I do not have a working solution for it, so I can only outline some basic ideas of how I would approach the problem in an honest manner.
- Download all multipolygons corresponding to water surfaces. Both positive and negative (i.e. inner islands) water polygons inside multipolygons must be considered. The selection may be limited to represent only a chosen country or other administrative or any other type of border if there is a guarantee that the point will be inside that border.
- For given point, determine a set of polygons possibly encircling it. A quick solution here is to see whether a polygon’s bounding box contains the point or not.
- Determine which polygons encircle the point for sure. A corner case when the point lies precisely on a borderline, or indistinguishably close to it, creates complications, see below.
- For all encircling polygons, create a nesting hierarchy. Basically we need to take into account that mainland contains water bodies, which can contain islands, which can contain other smaller lakes etc. etc. An interesting question here is what to do for cases when two polygons are unordered, i.e. two lakes’ borders cross each other, or an island of land is not specified as an inner boundary of a lake. These issues are manifestation of mapping imperfections which are very common in the OSM, but they must be addressed.
- The type of the “smallest” encircling polygon determines the answer. If it is of land type, the point is outside water.
The resulting answer may be one of three alternatives.
- Yes, the point is in water.
- No, the point is outside water.
- Cannot determine. The point happens to be close enough to a water/land border so that floating point, or rather input data precision does not allow to make a conclusive answer.
Quick and dirty way
I did not have time to code the above ideas into an algorithm. What is more problematic is the sheer number of polygons to be considered for each tested point. A quick and dirty solution in an interpreted language might turn out to be too slow for practical purposes.
Calculation of whether a point is inside a vector polygon is rather computationally intensive. It is much simpler to determine an answer when map data is raster. But wait, there already exists a representation of OSM data in a form of raster images — tile servers produce it!
Another solution was quickly outlined and implemented.
- From latitude/longitude and chosen zoom level determine raster tile number.
- Download the tile image from a tile server.
- From latitude/longitude determine pixel coordinate inside the tile.
- Extract pixel color (RGB or in other format) from the tile image.
- Compare color of the pixel against predetermined color of water for given map style.
Yeah, this is cheap and dirty, as we basically relegate the most difficult part of the job to a remote computer. That’s the whole point of it.

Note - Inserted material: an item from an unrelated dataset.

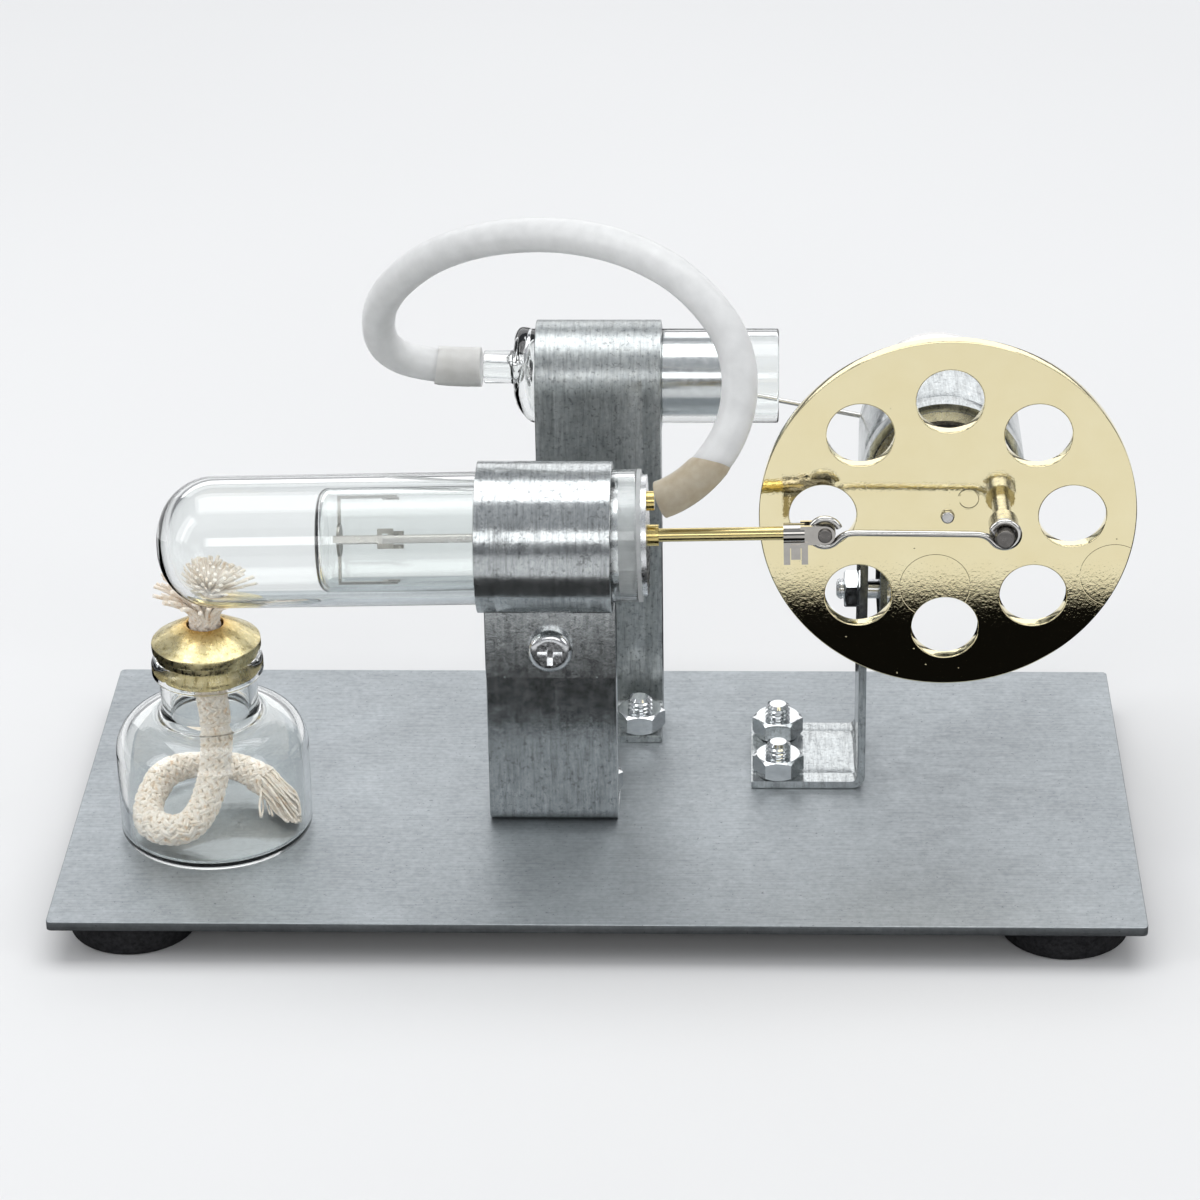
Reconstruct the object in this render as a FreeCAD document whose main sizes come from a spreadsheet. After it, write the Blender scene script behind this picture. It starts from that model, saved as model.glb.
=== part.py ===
import FreeCAD, Part
import math
import os
import re

import Sketcher
from FreeCAD import Placement, Rotation, Vector

# Desktop hot-air (Stirling) engine: glass hot and power cylinders, flywheel, spirit burner.
#
# X runs along the base plate, with the burner at -X and the flywheel at +X. Y runs from the hot
# cylinder to the power cylinder behind it, and Z is up. The origin is on the table under the middle
# of the overall outline. The power cylinder's strap overhangs the base plate at the back, so the
# plate's own middle lies a little to -Y of the origin.

os.makedirs("parts", exist_ok=True)
doc = FreeCAD.newDocument("HotAirEngine")

# ---------------------------------------------------------------- driving dimensions (mm, degrees)
DIMENSIONS = {
    # base plate and feet
    "base_length": 164.0, "base_depth": 82.0, "base_y": -1.85, "base_thick": 1.5,
    "base_corner": 0.8, "foot_dia": 20.0, "foot_high": 5.5, "foot_round": 1.2,
    "foot_inset_x": 11.5, "foot_inset_y": 11.5,
    # bent strip brackets
    "sheet_thick": 1.2, "strip_wide": 20.0, "bend_radius": 1.6, "strap_slack": 0.2,
    "bolt_spacing": 12.7, "bolt_hole": 4.3, "clamp_hole": 3.3,
    # fasteners
    "bolt_dia": 3.4, "bolt_nut_across": 7.0, "bolt_nut_high": 3.2, "bolt_end": 2.1,
    "bolt_head_dia": 7.6, "bolt_head_high": 2.6,
    "screw_dia": 3.0, "screw_nut_across": 5.5, "screw_nut_high": 2.2, "screw_end": 1.2,
    "screw_head_dia": 6.9, "screw_head_high": 2.3,
    # hot cylinder, its axis and its cold end
    "hot_x": -7.2, "hot_y": -22.25, "hot_z": 61.0, "hot_tilt": 1.1,
    "tube_dia": 19.6, "tube_wall": 1.1, "tube_left": 57.2, "tube_right": 13.8, "tube_round": 7.5,
    "plug_dia": 14.0, "plug_start": 8.2, "flange_dia": 18.0, "flange_thick": 0.8,
    "seal_start": 11.1, "seal_lip": 0.6, "gland_dia": 3.2, "gland_head": 1.6,
    "nipple_rise": 5.6, "nipple_dia": 2.9, "nipple_out": 1.1,
    # displacer, its rod and its clevis; distances from the strap's middle along the hot axis
    "displacer_dia": 15.5, "displacer_wall": 0.8, "displacer_left": 33.3, "displacer_long": 40.5,
    "claw_from": 30.5, "claw_long": 6.8, "claw_thick": 0.4, "claw_turn": -26.4,
    "rod_dia": 1.3, "sleeve_dia": 2.0,
    "sleeve_from": 4.0, "clip_from": 35.1, "clip_dia": 3.0, "clip_long": 3.1, "pin_at": 41.2,
    "cheek_thick": 0.45, "cheek_gap": 1.3, "cheek_dia": 3.0, "pivot_dia": 1.6, "pivot_head": 2.1,
    "pivot_head_thick": 0.5, "spacer_dia": 3.1, "fit": 0.1,
    "leg_drop": 4.9, "leg_wide": 0.95, "leg_deep": 1.2, "leg_first": 0.48, "leg_second": 3.1,
    "tongue_wide": 1.4, "tongue_high": 2.4, "tongue_low": 3.7, "tongue_thick": 0.5,
    "bar_high": 0.9, "bar_low": 1.9, "bar_front": 1.0,
    # power cylinder and piston
    "power_x": -1.0, "power_y": 33.95, "power_z": 62.6, "power_dia": 15.0, "power_wall": 1.0,
    "power_left": 13.7, "power_right": 28.5, "nozzle_dia": 5.2, "nozzle_long": 4.7,
    "nozzle_rise": 1.5, "piston_play": 0.04, "piston_left": 0.5, "piston_long": 20.0,
    "piston_crown": 3.0, "skirt_wall": 1.3, "wrist_at": 7.8, "wrist_dia": 1.6,
    # flywheel, shaft, bearings
    "shaft_x": 52.3, "shaft_z": 60.6, "wheel_front": -14.05, "wheel_dia": 56.0, "wheel_thick": 2.0,
    "hole_dia": 10.0, "hole_circle": 37.0, "hub_dia": 13.0, "hub_long": 6.0,
    "shaft_dia": 6.0, "spigot_dia": 1.9, "spigot_out": 0.8, "shaft_back": 31.55,
    "housing_dia": 22.0, "housing_front": -0.55, "housing_long": 30.0, "housing_lip": 16.4,
    "bearing_dia": 19.0, "bearing_wide": 6.0, "bearing_inset": 2.0, "outer_race": 16.0,
    "inner_race": 8.8, "ball_dia": 3.4, "ball_circle": 12.4, "strap_front": -1.05,
    # cranks and connecting rods
    "crank_throw": 8.06, "crank_angle": 6.5, "collar_dia": 4.4, "neck_dia": 2.8,
    "rod_gap": 0.3, "wire_dia": 1.0, "clevis_eye": 4.4, "crank_eye": 4.1, "eye_pin": 2.9,
    "back_throw": 7.5, "back_angle": -85.0, "back_disc_dia": 21.0, "back_disc_thick": 1.6,
    "back_disc_front": 29.95, "back_wire": 0.8, "back_eye": 3.4, "back_pin": 2.5,
    # spirit burner
    "burner_x": -59.5, "burner_y": -13.85, "bottle_dia": 29.6, "bottle_wall": 1.2,
    "bottle_shoulder": 20.5, "neck_out": 15.0, "neck_top": 27.2, "bead_dia": 17.0,
    "mouth_top": 30.2, "mouth_bore": 12.0, "cap_plug": 3.2, "cap_collar": 15.6, "cap_step": 1.2,
    "cap_dia": 16.6, "cap_rim": 1.3, "cap_rise": 2.9,
    "wick_dia": 5.0, "wick_hole": 5.5, "fray_dia": 13.4, "fray_from": 46.0, "fray_high": 6.3,
    "fray_gap": 0.6,
    # hose
    "hose_dia": 5.3,
}
sheet = doc.addObject("Spreadsheet::Sheet", "Dimensions")
for row, (alias, value) in enumerate(DIMENSIONS.items(), start=1):
    sheet.set(f"A{row}", alias)
    sheet.set(f"B{row}", str(value))
    sheet.setAlias(f"B{row}", alias)
doc.recompute()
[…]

Python code for this idea is embodied into this script.
Many things to consider
- The method won’t work if there is no fixed water color used in tiles, or if the color is used to denote other types of surfaces. For example, if water is represented with a “textured” tile in some styles of renderings. Wetland also often uses pixels of the same color as water. The Mapnik map style provides solidly filled water tiles.

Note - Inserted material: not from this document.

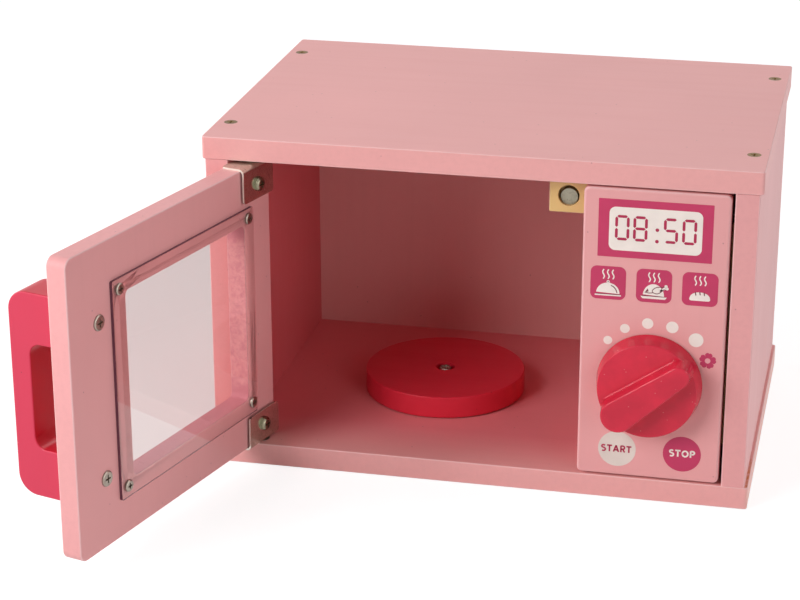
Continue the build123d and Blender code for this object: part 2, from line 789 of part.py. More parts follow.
# Hinge brackets: one leaf on the door's inner face and one over its edge
with BuildPart() as upper_hinge_bracket:
    with BuildSketch(
        Plane(origin=hinge_corner + along * BRACKET_END, x_dir=outward, z_dir=-along)
    ):
        with BuildLine():
            Polyline(
                (-bracket_face, door_top_z - BRACKET_LEAF),
                (-bracket_face, door_top_z + BRACKET_THICKNESS),
                (BRACKET_FRONT, door_top_z + BRACKET_THICKNESS),
                (BRACKET_FRONT, door_top_z),
                (-BRACKET_STAND_OFF, door_top_z),
                (-BRACKET_STAND_OFF, door_top_z - BRACKET_LEAF),
                close=True,
            )
        make_face()
        for radius in (BRACKET_BEND_RADIUS, BRACKET_BEND_RADIUS - BRACKET_THICKNESS):
            fillet(vertices().sort_by(lambda corner: corner.X - corner.Y)[0], radius)
    extrude(amount=BRACKET_END - BRACKET_START)
    tip = upper_hinge_bracket.faces().sort_by(door_depth)[-1]
    tip_corners = tip.edges().filter_by(Axis.Z).sort_by(door_length)
    fillet(tip_corners[0], BRACKET_TIP_RADIUS)
    tip = upper_hinge_bracket.faces().sort_by(door_depth)[-1]
    tip_corners = tip.edges().filter_by(Axis.Z).sort_by(door_length)
    leaf_end = upper_hinge_bracket.faces().sort_by(Axis.Z)[0]
    fillet(
        [tip_corners[-1]] + leaf_end.edges().filter_by(door_depth),
        BRACKET_CORNER_RADIUS,
    )
    drill(
        bracket_screw_places,
        BRACKET_SCREW_SHANK_RADIUS,
        BRACKET_THICKNESS,
    )
    drill(
        [facing_up(hinge_x, hinge_y, door_top_z + BRACKET_THICKNESS)],
        PIVOT_RADIUS + TURNING_FIT,
        BRACKET_THICKNESS,
    )
save(upper_hinge_bracket, "upper_hinge_bracket")

with BuildPart() as lower_hinge_bracket:
    mirror(upper_hinge_bracket.part, about=Plane.XY.offset(door_middle_z))
save(lower_hinge_bracket, "lower_hinge_bracket")

with BuildPart() as hinge_bracket_screws:
    copies(
        pan_screw(
            BRACKET_SCREW_HEAD_RADIUS,
            BRACKET_SCREW_HEAD_HEIGHT,
            BRACKET_SCREW_SHANK_RADIUS,
            BRACKET_SCREW_LENGTH,
            BRACKET_SCREW_RECESS,
            BRACKET_SCREW_DOME_RADIUS,
        ),
        bracket_screw_places,
    )
save(hinge_bracket_screws, "hinge_bracket_screws")

with BuildPart() as hinge_bracket_washers:
    for height in bracket_screw_heights:
        ring(
            facing_inward(BRACKET_SCREW_ALONG, height, -BRACKET_STAND_OFF),
            BRACKET_WASHER_RADIUS,
            BRACKET_SCREW_SHANK_RADIUS,
            BRACKET_STAND_OFF,
        )
save(hinge_bracket_washers, "hinge_bracket_washers")

# Pivot screws into the case's boards, and the washers that keep the door off the boards
upper_head_z = door_top_z - FACE_GAP
lower_head_z = door_bottom_z + FACE_GAP
with BuildPart() as upper_hinge_pivot:
    copies(
        pan_screw(
            PIVOT_HEAD_RADIUS,
            PIVOT_HEAD_HEIGHT,
            PIVOT_RADIUS,
            ceiling_z + PIVOT_DEPTH - upper_head_z,
            PIVOT_RECESS,
        ),
        [facing_down(hinge_x, hinge_y, upper_head_z)],
    )
save(upper_hinge_pivot, "upper_hinge_pivot")

with BuildPart() as lower_hinge_pivot:
    copies(
        pan_screw(
            PIVOT_HEAD_RADIUS,
            PIVOT_HEAD_HEIGHT,
            PIVOT_RADIUS,
            lower_head_z - BOARD + PIVOT_DEPTH,
            PIVOT_RECESS,
        ),
        [facing_up(hinge_x, hinge_y, lower_head_z)],
    )
save(lower_hinge_pivot, "lower_hinge_pivot")

with BuildPart() as hinge_washers:
    ring(
        facing_up(hinge_x, hinge_y, ceiling_z),
        PIVOT_WASHER_RADIUS,
        PIVOT_RADIUS,
        ceiling_z - door_top_z - BRACKET_THICKNESS - FACE_GAP,
    )
    ring(
        facing_down(hinge_x, hinge_y, BOARD),
        PIVOT_WASHER_RADIUS,
        PIVOT_RADIUS,
        door_bottom_z - BOARD - BRACKET_THICKNESS - FACE_GAP,
    )
save(hinge_washers, "hinge_washers")
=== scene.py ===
from math import acos, atan2, cos, pi, radians, sin

import bmesh
import bpy
from mathutils import Matrix, Vector


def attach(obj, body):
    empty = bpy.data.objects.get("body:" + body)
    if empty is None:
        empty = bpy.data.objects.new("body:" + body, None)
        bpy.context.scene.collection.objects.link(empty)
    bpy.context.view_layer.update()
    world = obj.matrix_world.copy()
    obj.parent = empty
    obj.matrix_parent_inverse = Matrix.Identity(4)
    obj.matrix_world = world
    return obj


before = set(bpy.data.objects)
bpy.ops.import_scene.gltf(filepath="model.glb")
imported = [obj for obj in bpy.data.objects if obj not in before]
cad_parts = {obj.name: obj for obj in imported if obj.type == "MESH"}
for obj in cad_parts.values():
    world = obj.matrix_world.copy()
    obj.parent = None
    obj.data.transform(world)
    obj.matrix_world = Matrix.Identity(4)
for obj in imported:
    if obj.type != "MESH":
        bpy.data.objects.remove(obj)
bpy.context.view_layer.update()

MM = 0.001

# Camera
CAMERA_PLACE = (0.2042, -1.1788, 0.5242)
CAMERA_HEADING = 12.70
CAMERA_PITCH = 20.98
CAMERA_ROLL = -0.14
CAMERA_LENS = 104.06
CAMERA_SENSOR = 36.0

# Lamps: name, place, target, side, power
LAMPS = (
    ("key", (-0.9, -1.15, 0.85), (0.0, -0.05, 0.09), 0.85, 17.6),
    ("left", (-2.0, 0.0, 0.9), (0.0, -0.05, 0.09), 1.2, 20.0),
    ("right", (2.0, 0.0, 0.7), (0.0, -0.05, 0.09), 1.2, 10.5),
    ("right_front", (1.4, -1.5, 0.7), (0.0, -0.05, 0.09), 1.0, 7.0),
    ("back", (0.2, 1.0, 1.7), (0.0, -0.05, 0.09), 1.2, 10.5),
)

# White surroundings: their strength as light, and the share of them that is seen through clear parts
WORLD_STRENGTH = 0.03
SEEN_THROUGH = 0.62

# Floor: half its side, its drop below the part, its tone for light and for the eye, its glow and its sheen
FLOOR_REACH = 6.0
FLOOR_DROP = 0.0002
FLOOR_LIT = 0.86
FLOOR_SEEN = 0.38
FLOOR_GLOW = 0.79
FLOOR_ROUGHNESS = 0.9
FLOOR_SPECULAR = 0.1
WHITE = (1.0, 1.0, 1.0, 1.0)

# The open door's own frame: its hinge edge at the inner face, and its opening angle
DOOR_ORIGIN = (-0.11163, -0.08487, 0.0)
DOOR_ANGLE = -105.6

# The window opening in the door's own frame: distance from the hinge edge and height, low and high
WINDOW_LOW = (0.026, 0.0415)
WINDOW_HIGH = (0.132, 0.138)
WINDOW_MARGIN = 0.002

# Rough cut edges round the window: their colour, and where above and below mid height they get rougher
JAMB_PINK = (0.66, 0.26, 0.30, 1.0)
JAMB_ENDS = (0.038, 0.046)
JAMB_ENDS_ROUGHER = 0.3

# Nearer than this to the part's origin, measured along the door, the pane's rim is on the hinge side
PANE_HINGE_SIDE = 0.1308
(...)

- Tiles will lossy formats (e.g. JPEG) may pose a similar challenge as pixel’s colors may be distorted by compression. Standard OSM Mapnik servers serve lossless PNG.
- Higher zoom level means less chances for false positives/negatives but also incurs higher delay on the server side. Tiles with lower zoom are more likely to be generated faster or already be in a remote cache.
- Remote tile servers must operate with fresh data to generate up-to date tile images.
- The algorithm may be enhanced to report “don’t know” outcomes by comparing surrounding pixels of the tile and detecting when the central pixel is actually close non-water-colored pixels denoting closeness to water/land border.
- The method won’t work if water surfaces have overlay rendering of unrelated data. For example, sea routes, administrative borders, military and park surfaces are shaded differently even when they cover water.
- Zoom levels generated by public servers are limited. Typically, you cannot go lower than zoom 19 with standard OSM servers. Some alternative servers (e.g. Basque style) provide tiles up to zoom level 20, but they have lower capacity.
Notes on tile server load and (ab)use
The official OSM tile servers are not meant to be continuously used in a manner described above. Therefore all sorts of remote issues can be reported instead of returning a valid tile image. One can expect timeouts for tiles that failed to be generated and are not in cache, timeouts for overloaded servers, limitation of bandwidth for clients hogging the network etc.
It helps to cache recently downloaded tiles on local file system so that repeating requests for same or close points will not have to wait for a remote reply.
Ideally, for serious usage you should install your own local tile server and to tune up its rendering style to best fit your goals. For example, no additional shading of water should be applied.
A local tile server will be also faster and more reliable to access.